Starting at the line with "width = len(columns)" and stopping at the line with "low, high = Vector((1e9,)", repeat each line exactly. Include both and omit the rest.
* * * * * * *
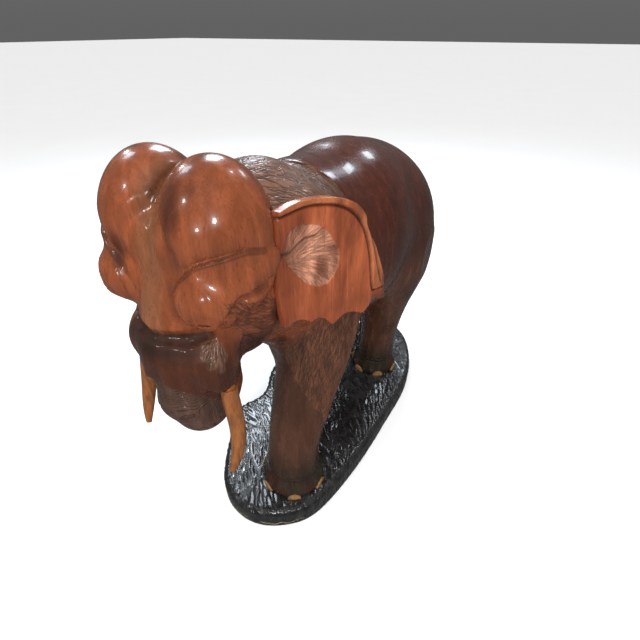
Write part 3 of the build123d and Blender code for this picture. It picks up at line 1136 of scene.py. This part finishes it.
def remeshed(name, voxel):
    """Points and triangles of a CAD node's surface, evenly divided."""
    node = frame["nodes"][name]
    copy = bpy.data.objects.new("remeshed", node.data.copy())
    bpy.context.scene.collection.objects.link(copy)
    modifier = copy.modifiers.new("even", "REMESH")
    modifier.mode = "VOXEL"
    modifier.voxel_size = voxel * MM
    graph = bpy.context.evaluated_depsgraph_get()
    mesh = bpy.data.meshes.new_from_object(copy.evaluated_get(graph))
    mesh.calc_loop_triangles()
    points = np.empty(len(mesh.vertices) * 3, np.float32)
    mesh.vertices.foreach_get("co", points)
    triangles = np.empty(len(mesh.loop_triangles) * 3, np.int32)
    mesh.loop_triangles.foreach_get("vertices", triangles)
    bpy.data.objects.remove(copy, do_unlink=True)
    bpy.data.meshes.remove(mesh)
    return points.reshape(-1, 3).astype(np.float64) / MM, triangles.reshape(-1, 3).astype(np.int64)


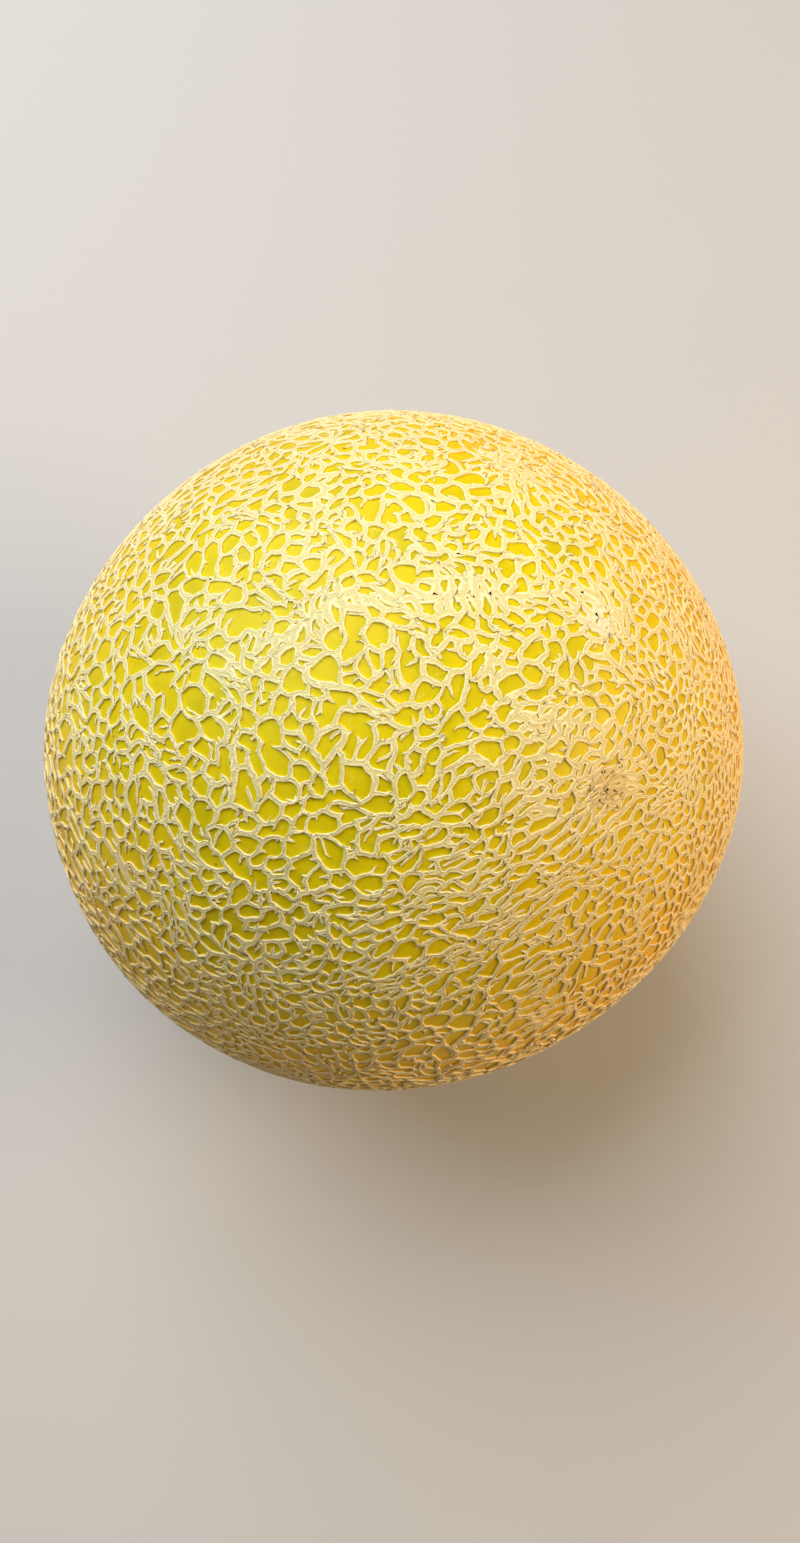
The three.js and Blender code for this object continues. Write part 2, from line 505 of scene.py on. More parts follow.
def grow_twigs(net, roots, aim, rng):
    """A line from each root knot towards its aim, and a fork at the end of some."""
    share = rng.uniform(SHORTEST_TWIG, LONGEST_TWIG, len(roots))
    root_points = net.knots[roots]
    ends = net.add_knots(tips(root_points, aim, share, TWIG_TURN, rng), TIP_GIRTH)
    net.add_lines(roots, ends, TWIG_WEIGHT)
    forked = ends[rng.random(len(ends)) < FORK_SHARE]
    net.girth[forked] = FORK_GIRTH
    way = net.knots[forked] - root_points[np.searchsorted(ends, forked)]
    for turn in (-FORK_TURN, FORK_TURN):
        aside = np.cross(net.knots[forked], way) * turn
        length = rng.uniform(*FORK_LENGTHS, (len(forked), 1))
        ahead = unit(net.knots[forked] + (way * FORK_AHEAD + aside) * length)
        net.add_lines(forked, net.add_knots(ahead, TIP_GIRTH), TWIG_WEIGHT)


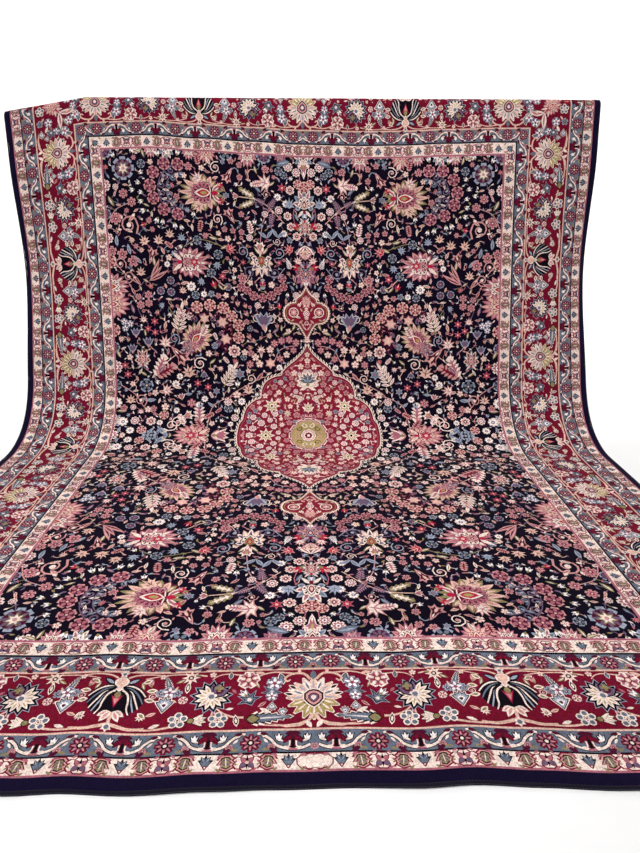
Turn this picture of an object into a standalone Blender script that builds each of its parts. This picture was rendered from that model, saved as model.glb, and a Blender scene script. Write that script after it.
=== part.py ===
"""A large hand-knotted rug as it is shown for sale: laid over a bar at its top, which it hides, hanging down
in front of it and sweeping forward until it lies on the floor.

Metres, +Z up. The pile faces -Y where the rug hangs and +Z where it lies. The origin is on the floor, at the
middle of the rug's box. The rug is one knotted cloth, so it is one solid: an open sheet in its true shape,
given its thickness by Solidify.
"""
import math

import bpy

# Driving dimensions
RUG_WIDTH = 3.04            # selvedge to selvedge
RUG_LENGTH = 3.97           # end to end, along the cloth
THICKNESS = 0.010           # foundation and pile together

BAR_CLEARANCE = 0.050       # width of the channel that the rug makes over the bar
CREST_HEIGHT = 1.690        # top of the fold over the floor
CREST_TO_CENTRE = 1.775     # along the cloth, from the top of the fold to the rug's middle
HANG_LEAN_TOP = 9.0         # degrees off the vertical where the rug leaves the bar
HANG_LEAN_FOOT = 16.0       # degrees off the vertical where the sweep begins
SWEEP_RADIUS = 0.410        # of the curve from hanging to lying

BORDER_WIDTH = 0.47         # the band along each side that bows back where the rug hangs
BOW_DEPTH = 0.075           # how far the side edges stand back
BOW_HEIGHT = 0.83           # height at which they stand back most
BOW_REACH = 0.64            # above and below that height the bow dies away
SKEW = 0.020                # sideways drift for each metre of length, the rug was not laid quite square
CORNER_DROOP = 0.068        # the left top corner hangs over the end of the bar
CORNER_WIDTH = 0.42
CORNER_FADE = 1.20          # length along the cloth in which the droop dies away
EDGE_CURL = 0.020           # the right edge turns back on itself a little
EDGE_CURL_WIDTH = 0.060
RIPPLE_HEIGHT = 0.004       # low ripples that lift the front edge from the floor
RIPPLE_WIDTH = 0.30         # the strip behind the front edge that ripples
RIPPLE_PITCH = 0.56

# How far the front edge reaches forward of square, across the rug from its middle line
FRONT_EDGE = (
    # across, forward
    (-1.52, 0.020),
    (-0.70, 0.026),
    (-0.58, 0.019),
    (-0.43, 0.026),
    (-0.24, 0.017),
    (-0.10, 0.011),
    (0.08, 0.006),
    (0.24, 0.009),
    (0.38, 0.000),
    (0.52, 0.006),
    (0.70, 0.015),
    (1.52, 0.020),
)

# Columns across the rug, closer together at the edges, and rows along each stretch of its run
COLUMNS_ACROSS_MIDDLE = 18
COLUMNS_IN_EACH_BORDER = 6
ROWS_BEHIND = 3
ROWS_OVER_BAR = 10
ROWS_HANGING = 14
ROWS_IN_SWEEP = 10
ROWS_ON_FLOOR = 16


def rug_run():
    """The stretches of the rug's middle surface from its hidden end to its front edge.

    Each is a length along the cloth, the angle it turns through in radians, and its number of rows. A run
    starts upwards behind the bar; turning is positive over the bar and negative in the sweep.
    """
    fold_radius = (BAR_CLEARANCE + THICKNESS) / 2
    fold_turn = math.pi - math.radians(HANG_LEAN_TOP)
    hang_turn = math.radians(HANG_LEAN_TOP - HANG_LEAN_FOOT)
    sweep_turn = math.radians(HANG_LEAN_FOOT) - math.pi / 2
    quarter_fold = fold_radius * math.pi / 2
    behind = RUG_LENGTH / 2 - CREST_TO_CENTRE - quarter_fold
    fold_drop = fold_radius * (1 - math.sin(fold_turn))
    sweep_drop = SWEEP_RADIUS * (1 - math.sin(math.radians(HANG_LEAN_FOOT)))
    hang_drop = CREST_HEIGHT - THICKNESS - fold_drop - sweep_drop
    mean_lean = math.radians((HANG_LEAN_TOP + HANG_LEAN_FOOT) / 2)
    hanging = hang_drop / math.cos(mean_lean)
    over_bar = fold_radius * fold_turn
    sweep = -SWEEP_RADIUS * sweep_turn
    on_floor = RUG_LENGTH - behind - over_bar - hanging - sweep
    return (
        (behind, 0.0, ROWS_BEHIND),
        (over_bar, fold_turn, ROWS_OVER_BAR),
        (hanging, hang_turn, ROWS_HANGING),
        (sweep, sweep_turn, ROWS_IN_SWEEP),
        (on_floor, 0.0, ROWS_ON_FLOOR),
    )


def run_point(along, run):
    """Depth and height of the middle surface at a distance along the cloth from its hidden end.

    A distance before the hidden end or past the front edge goes on straight.
    """
    depth = 0.0
    height = 0.0
    heading = 0.0
    for number, (length, turn, _rows) in enumerate(run):
        last = number == len(run) - 1
        step = along if last or along < length else length
        if turn:
            bend = turn / length
            end = heading + bend * step
            depth += (math.cos(end) - math.cos(heading)) / bend
            height += (math.sin(end) - math.sin(heading)) / bend
            heading = end
        else:
            depth -= math.sin(heading) * step
            height += math.cos(heading) * step
        along -= step
        if along == 0.0:
            break
    return depth, height


def read_table(table, where):
    """Smooth reading of a two-column table, level at each row."""
    if where <= table[0][0]:
        return table[0][1]
    for (start, low), (end, high) in zip(table, table[1:]):
        if where <= end:
            part = (where - start) / (end - start)
            return low + (high - low) * part * part * (3 - 2 * part)
    return table[-1][1]


def fade(value):
    """1 at 0 and below, 0 at 1 and above, smooth between."""
    value = min(max(value, 0.0), 1.0)
    return 1 - value * value * (3 - 2 * value)


def rug_point(across, along, run, floor_height):
    """The middle surface in space, for a place across and along the flat rug."""
    front = RUG_LENGTH - along
    on_floor = run[-1][0]
    reach = read_table(FRONT_EDGE, across) * fade(front / on_floor)
    depth, height = run_point(along + reach, run)
    height += floor_height

    from_edge = RUG_WIDTH / 2 - abs(across)
    outward = min(max(1 - from_edge / BORDER_WIDTH, 0.0), 1.0)
    bow = fade(abs(height - BOW_HEIGHT) / BOW_REACH)
    depth += BOW_DEPTH * bow * outward ** 2
    if across > 0:
        curl = fade(from_edge / EDGE_CURL_WIDTH)
        depth += EDGE_CURL * curl * bow

    past_bar = min(max((CORNER_WIDTH - across - RUG_WIDTH / 2) / CORNER_WIDTH, 0.0), 1.0)
    behind = run[0][0]
    height -= CORNER_DROOP * past_bar * fade((along - behind) / CORNER_FADE)

    ripple = 0.5 - 0.5 * math.cos(2 * math.pi * across / RIPPLE_PITCH)
    height += RIPPLE_HEIGHT * ripple * fade(front / RIPPLE_WIDTH)

    sideways = across + SKEW * (along - RUG_LENGTH / 2)
    return sideways, depth, height


def column_places():
    """Places across the rug, from its left edge to its right."""
    half = RUG_WIDTH / 2
    inner = half - BORDER_WIDTH
    border = []
    for step in range(COLUMNS_IN_EACH_BORDER):
        part = step / COLUMNS_IN_EACH_BORDER
        border.append(BORDER_WIDTH * part ** 1.6)
    left = [-half + offset for offset in border]
    middle = []
    for step in range(COLUMNS_ACROSS_MIDDLE + 1):
        middle.append(-inner + 2 * inner * step / COLUMNS_ACROSS_MIDDLE)
    right = [half - offset for offset in reversed(border)]
    return left + middle + right


def row_places(run):
    """Places along the rug, from its hidden end to its front edge."""
    places = [0.0]
    for length, _turn, rows in run:
        start = places[-1]
        for row in range(1, rows + 1):
            places.append(start + length * row / rows)
    return places


def clear_scene():
    """Remove every object of the scene."""
    for thing in list(bpy.data.objects):
        bpy.data.objects.remove(thing)


def rug_material():
    """Wool pile, in the mean colour of the rug's crimson, navy and cream yarns."""
    material = bpy.data.materials.new("wool_pile")
    material.use_nodes = True
    shader = material.node_tree.nodes["Principled BSDF"]
    shader.inputs["Base Color"].default_value = (0.16, 0.07, 0.09, 1.0)
    shader.inputs["Roughness"].default_value = 0.95
    shader.inputs["Metallic"].default_value = 0.0
    material.diffuse_color = (0.16, 0.07, 0.09, 1.0)
    return material


def build_rug(collection):
    """The rug as one solid."""
    run = rug_run()
    columns = column_places()
    rows = row_places(run)
    floor_depth, floor_height = run_point(RUG_LENGTH, run)
    rise = THICKNESS / 2 - floor_height
    points = []
    for along in rows:
        for across in columns:
            points.append(rug_point(across, along, run, rise))
    sides = [point[0] for point in points]
    depths = [point[1] for point in points]
    middle_x = (min(sides) + max(sides)) / 2
    middle_y = (min(depths) + max(depths) + THICKNESS / 2) / 2
    points = [(x - middle_x, y - middle_y, z) for x, y, z in points]

    width = len(columns)
    faces = []
    for row in range(len(rows) - 1):
        for column in range(width - 1):
            corner = row * width + column
            faces.append((corner, corner + width, corner + width + 1, corner + 1))
    mesh = bpy.data.meshes.new("rug")
    mesh.from_pydata(points, [], faces)
    mesh.materials.append(rug_material())
    mesh.shade_smooth()
    rug = bpy.data.objects.new("rug", mesh)
    collection.objects.link(rug)

    solidify = rug.modifiers.new("thickness", "SOLIDIFY")
    solidify.thickness = THICKNESS
    solidify.offset = 0.0
    solidify.use_even_offset = True
    return rug


def main():
    clear_scene()
    collection = bpy.data.collections.new("persian_rug")
    bpy.context.scene.collection.children.link(collection)
    build_rug(collection)


if __name__ == "__main__":
    main()
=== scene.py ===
"""Looks of a hand-knotted Persian rug, hung over a hidden bar and swept out over the floor.

The pattern is drawn flat, the way a carpet designer draws a cartoon: one quarter of the rug, as closed shapes
that each take one dyed yarn. The quarter is mirrored to the whole and laid on the rug's run.
"""
import functools
import math
import random

import bpy
import numpy as np
from bpy.props import FloatProperty, FloatVectorProperty, PointerProperty
from mathutils import Euler, Matrix, Vector
from mathutils.geometry import delaunay_2d_cdt


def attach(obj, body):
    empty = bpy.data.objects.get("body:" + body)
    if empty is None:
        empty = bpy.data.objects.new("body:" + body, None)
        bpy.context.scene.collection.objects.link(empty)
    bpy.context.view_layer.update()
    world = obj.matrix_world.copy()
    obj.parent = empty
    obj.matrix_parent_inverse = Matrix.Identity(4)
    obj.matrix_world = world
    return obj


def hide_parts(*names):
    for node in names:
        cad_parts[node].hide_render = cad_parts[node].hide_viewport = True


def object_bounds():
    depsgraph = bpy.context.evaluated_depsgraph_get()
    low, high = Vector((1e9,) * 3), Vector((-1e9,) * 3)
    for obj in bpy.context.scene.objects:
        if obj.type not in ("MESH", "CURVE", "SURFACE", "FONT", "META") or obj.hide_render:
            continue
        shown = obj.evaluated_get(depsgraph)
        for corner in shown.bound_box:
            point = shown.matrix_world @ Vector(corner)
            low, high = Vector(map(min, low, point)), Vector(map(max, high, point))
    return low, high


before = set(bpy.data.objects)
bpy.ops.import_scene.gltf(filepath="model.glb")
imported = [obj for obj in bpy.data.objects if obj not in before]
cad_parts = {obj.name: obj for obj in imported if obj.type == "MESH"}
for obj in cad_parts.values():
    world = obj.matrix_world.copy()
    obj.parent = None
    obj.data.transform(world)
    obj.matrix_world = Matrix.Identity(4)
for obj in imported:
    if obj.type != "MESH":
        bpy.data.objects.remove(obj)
CAD_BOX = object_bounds()

bl_info = {
    "name": "Persian rug",
    "version": (1, 0, 0),
    "blender": (4, 5, 0),
    "location": "3D Viewport > Sidebar > Rug",
    "description": "Knots a Persian rug on its run from a bar to the floor",
    "category": "Mesh",
}

# Millimetre, for thicknesses and yarns
MM = 0.001

# Dyed wool yarns, as sRGB hex, and how much the dye varies between batches of yarn (abrash)
DYES = (
    # name, hex, abrash, what it is
    ("navy", "#0c0517", 0.30, "indigo over madder, the field's ground"),
    ("ink", "#0e0711", 0.20, "the darkest indigo, outlines"),
    ("crimson", "#6d0e27", 0.12, "cochineal red, the main border's ground"),
    ("wine", "#4b1129", 0.18, "cochineal with iron, dark outlines and small flowers"),
    ("red", "#ae1c3e", 0.12, "bright cochineal, flower hearts"),
    ("rose", "#a5616f", 0.14, "weak cochineal bath"),
    ("salmon", "#c58c8a", 0.12, "weak madder bath"),
    ("peach", "#d8b0a0", 0.10, "madder with weld"),
    ("cream", "#e6d1c6", 0.08, "undyed wool, the guards' ground"),
    ("ivory", "#ebe2df", 0.05, "washed undyed wool, highlights"),
    ("gold", "#a6925c", 0.14, "weld and pomegranate rind"),
    ("olive", "#877954", 0.16, "weld over weak indigo"),
    ("steel", "#626a79", 0.16, "weak indigo, the blue guards' ground"),
    ("sky", "#959bab", 0.12, "weakest indigo bath"),
    ("plum", "#67526a", 0.16, "weak indigo over weak cochineal"),
    ("indigo", "#120b27", 0.25, "strong indigo, the rug's edge"),
    ("madder", "#7d182f", 0.12, "cochineal over madder, the medallion's ground"),
)
(NAVY, INK, CRIMSON, WINE, RED, ROSE, SALMON, PEACH, CREAM, IVORY, GOLD, OLIVE, STEEL, SKY, PLUM, INDIGO,
 MADDER) = range(len(DYES))
BARE = -1                   # where no yarn is knotted

# The rug's run, as in its solid: sizes in metres, leans in degrees off the vertical
RUG_WIDTH = 3.04
RUG_LENGTH = 3.97
THICKNESS = 0.010
BAR_CLEARANCE = 0.050
CREST_HEIGHT = 1.690
CREST_TO_CENTRE = 1.775
HANG_LEAN_TOP = 9.0
HANG_LEAN_FOOT = 16.0
SWEEP_RADIUS = 0.410
BORDER_WIDTH = 0.47
BOW_DEPTH = 0.075
BOW_HEIGHT = 0.83
BOW_REACH = 0.64
SKEW = 0.020
CORNER_DROOP = 0.068
CORNER_WIDTH = 0.42
CORNER_FADE = 1.20
EDGE_CURL = 0.020
EDGE_CURL_WIDTH = 0.060
RIPPLE_HEIGHT = 0.004
RIPPLE_WIDTH = 0.30
RIPPLE_PITCH = 0.56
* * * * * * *
RESPONSE TO THE TASK –
    width = len(columns)
    faces = []
    for row in range(len(rows) - 1):
        for column in range(width - 1):
            corner = row * width + column
            faces.append((corner, corner + width, corner + width + 1, corner + 1))
    mesh = bpy.data.meshes.new("rug")
    mesh.from_pydata(points, [], faces)
    mesh.materials.append(rug_material())
    mesh.shade_smooth()
    rug = bpy.data.objects.new("rug", mesh)
    collection.objects.link(rug)

    solidify = rug.modifiers.new("thickness", "SOLIDIFY")
    solidify.thickness = THICKNESS
    solidify.offset = 0.0
    solidify.use_even_offset = True
    return rug


def main():
    clear_scene()
    collection = bpy.data.collections.new("persian_rug")
    bpy.context.scene.collection.children.link(collection)
    build_rug(collection)


if __name__ == "__main__":
    main()
=== scene.py ===
"""Looks of a hand-knotted Persian rug, hung over a hidden bar and swept out over the floor.

The pattern is drawn flat, the way a carpet designer draws a cartoon: one quarter of the rug, as closed shapes
that each take one dyed yarn. The quarter is mirrored to the whole and laid on the rug's run.
"""
import functools
import math
import random

import bpy
import numpy as np
from bpy.props import FloatProperty, FloatVectorProperty, PointerProperty
from mathutils import Euler, Matrix, Vector
from mathutils.geometry import delaunay_2d_cdt


def attach(obj, body):
    empty = bpy.data.objects.get("body:" + body)
    if empty is None:
        empty = bpy.data.objects.new("body:" + body, None)
        bpy.context.scene.collection.objects.link(empty)
    bpy.context.view_layer.update()
    world = obj.matrix_world.copy()
    obj.parent = empty
    obj.matrix_parent_inverse = Matrix.Identity(4)
    obj.matrix_world = world
    return obj


def hide_parts(*names):
    for node in names:
        cad_parts[node].hide_render = cad_parts[node].hide_viewport = True


def object_bounds():
    depsgraph = bpy.context.evaluated_depsgraph_get()
    low, high = Vector((1e9,) * 3), Vector((-1e9,) * 3)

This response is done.